Gordon Waterson is currently finishing his undergraduate degree at Trinity Laban Conservatoire of Music and Dance, studying under Linda Hirst and Robert Aldwinckle. At Trinity Laban he sings with the Chamber Choir under the direction of Stephen Jackson, and is a Dame Susan Morden scholar at the Old Royal Naval College Chapel, Greenwich, under the direction of Richard Tanner. Gordon also sings with the vocal ensemble Blossom Street, and fronts experimental improvisation ensemble The Raw Stories Collective. As a soloist, Gordon recently performed the title role in Handel Rinaldo with Trinity Laban Opera Company under the direction of Nicholas Kraemer, and the role of Refugee in scenes from Jonathan Dove Flight. Gordon has also performed as a soloist in much of the standard oratorio repertoire. He regularly gives recitals across London and deputises in various churches and cathedrals in the city. Gordon is thrilled to have been accepted onto the Monteverdi Choir Choral Apprenticeship scheme and looks forward to a challenging and enjoyable year ahead.

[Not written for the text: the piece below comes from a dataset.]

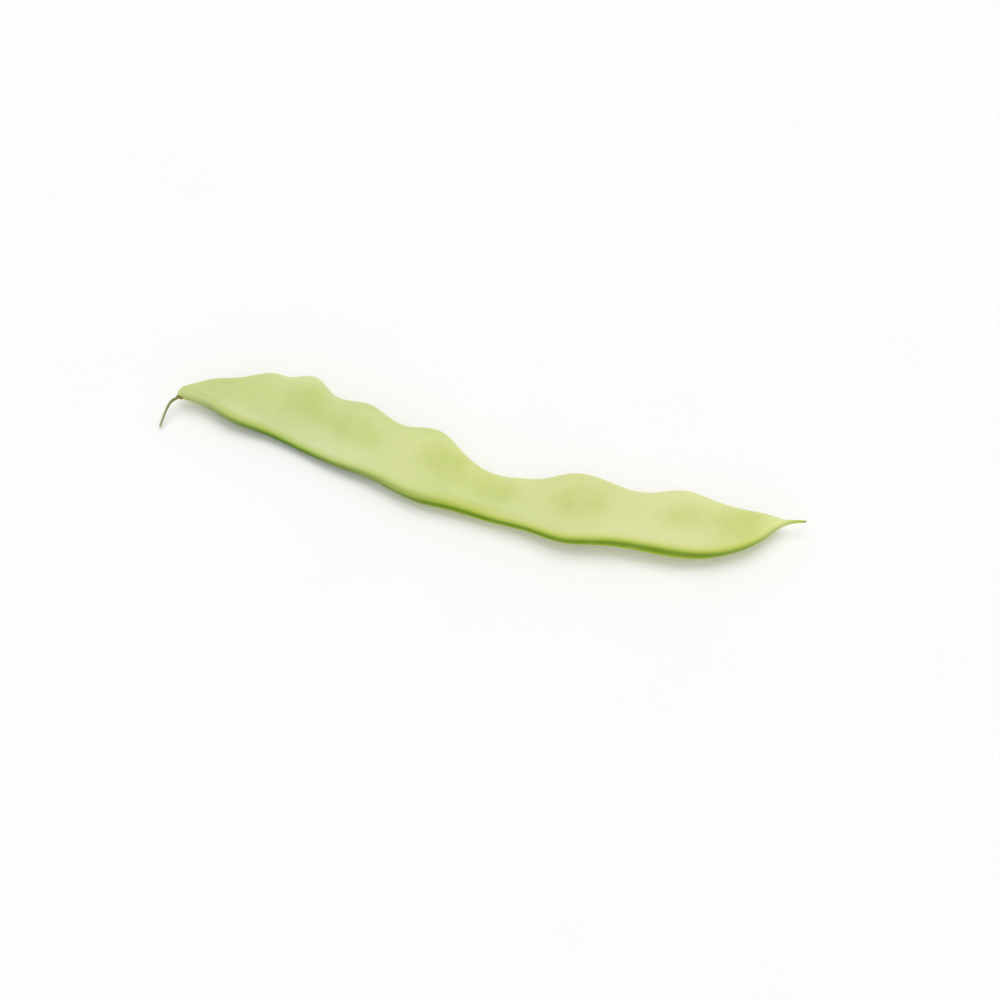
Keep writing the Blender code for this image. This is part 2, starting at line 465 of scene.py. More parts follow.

Katie Schofield Biography to follow shortly.


Originally from Northern Ireland, Peter Harris graduated from the University of Oxford in 2011 where he read Music and held a tenor choral scholarship at The Queen's College. Having primarily been a percussionist throughout his time at school, it was at university that Peter began to focus on singing. Solo engagements included Handel Messiah with The Queen's College Choir and Buxtehude Membra Jesu Nostri with Oxford Baroque under Jeremy Summerly. Peter is currently enjoying his first year as a lay-clerk at Gloucester Cathedral under Adrian Partington. Recent performance highlights have included solos in Coleridge-Taylor Hiawatha's Wedding Feast with Bristol Choral Society, working regularly with the Corelli Orchesta, singing with the chorus of the Mariinsky Opera in a performance of Mahler Eighth Symphony under Valery Gergiev, and solos in Debussy Le Martyre de Saint Sébastien with the BBC National Chorus and Orchestra of Wales under Thierry Fischer.


Nicholas Mogg was educated at the Manchester Grammar School, the Royal Northern College of Music, and Clare College, Cambridge. He read music and was a choral scholar in the renowned Choir of Clare College under Tim Brown and Graham Ross, with whom he sang in numerous broadcasts, recordings, and tours to Europe, Israel, the USA and Australia.

Nicholas has given recitals across Cambridge and in 2010 was a prize-winner in the inaugural Cambridge Song Prize, which saw him make his London debut in May 2011. Previous operatic roles include Bartley, Riders to the Sea (CCMS Opera); Starveling/Moon, A Midsummer Night's Dream (Shadwell Opera); Dr Bartolo, The Marriage of Figaro (Cambridge University Opera Society).

Recent engagements include the bass solos in The Creation and Nelson Mass by Haydn, Christus in Bach St Matthew Passion, and the role of Dr Falke in Strauss Die Fledermaus. In the summer he will sing the bass solos in The Creation across France.